Fail. Was there any other way to get there?

"By cab..." was the cautious reply. "Would you like us to call one for you?"

Sam and I looked at each other. Did we want to stay here and look at the museum? The cemetery closes at 5. It's already almost 3. It'll take at least half an hour to get there. How much will it cost? OH WHAT THE HELL, WE CAME ALL THE WAY HERE.

"Sure, would you call one for us?"

45€ and half an hour later, we FINALLY get to the cemetery. As we step out of the cab, we see our first glimpse of the ocean and instantly decide that it was all worth it.

It was gorgeous. The beach was wonderful and gorgeous and the cemetery was moving and incredible. Nothing I can write will describe what being there is like, so I won't even try. You can see my pictures here.

We spent a good hour and a half there and then had to make our long trek back to the Bayeux train station and then back to Caen, where we grabbed some pizza before catching our train back to Paris.

It was a very long, frustrating and exhausting day, but the almost two hours we spent at the beach and the cemetery were incredible.

Saturday, April 18, 2009

Ask Erin why

I won't be updating for a bit.

Wednesday, April 8, 2009

On mange, les filles?

This is by far my favorite saying at work. One, because it means that we will be injesting food within the next half hour, two, because it means that I will get a little break and three, because it shows the importance of punctuation. Speaking of punctuation, I had no idea what to do with it in that last sentence. I think maybe I should have made it a list? I'm a little tired.

That is really I have to say.

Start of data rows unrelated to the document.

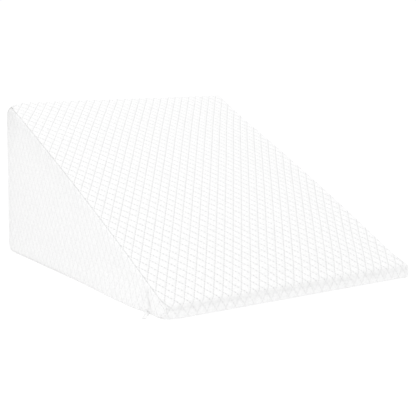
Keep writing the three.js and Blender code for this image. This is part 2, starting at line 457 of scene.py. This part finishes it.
# The crease rises from the zip's end in the near side, and the cloth is dented at that end
CREASE = ((-0.257, 0.0375), (-0.2605, 0.022), (-0.2634, 0.0133))
CREASE_DEPTH = 0.0014
CREASE_WIDTH = 0.0028
ZIP_END = (-0.254, -0.2575, 0.004)
ZIP_DENT = 0.0009
ZIP_DENT_REACH = 0.010
FOLD_DROP = 0.0065
FOLD_DEPTH = 0.0012
FOLD_WIDTH = 0.0042
CREST_FILL = 0.0065
CREST_FILL_EDGE = 0.02
CREST_FILL_ALONG = 0.13
CREST_FILL_ACROSS = 0.30
CREST_SAG = 0.0022
CREST_SAG_ALONG = 0.08
CREST_SAG_ACROSS = 0.40
FOOT_SPREAD = 0.005
LEAN_START = 0.1
FOOT_STRETCH = (-0.245, -0.205, -0.15, 0.0)
FOOT_ACROSS = 0.05
FOOT_HEIGHT = 0.06
FREE_SWELL = 0.05
BASE_HOLD = 0.03


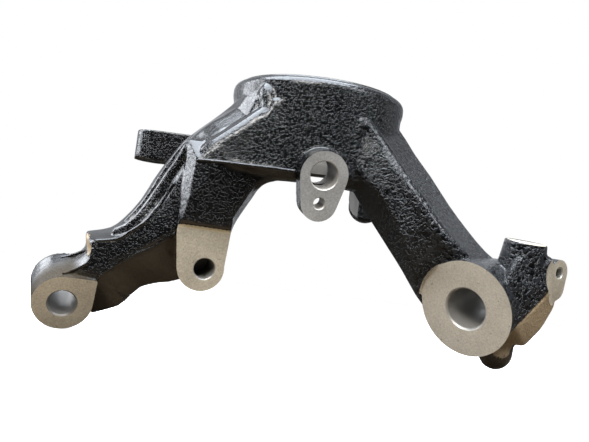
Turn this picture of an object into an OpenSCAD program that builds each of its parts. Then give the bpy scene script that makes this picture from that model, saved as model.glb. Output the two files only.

I am exhausted . But this weekend will be better.

This blog entry format copyrighted by Trevor Taylor.

Monday, April 6, 2009

Grammar Shmammar

I love writing linguistics papers because you get to insert snarky sentences for examples and no one can call you out on it. For example:

In English, commentary adverbs are placed at the start of a sentence:
Unfortunately, this paper is due Wednesday.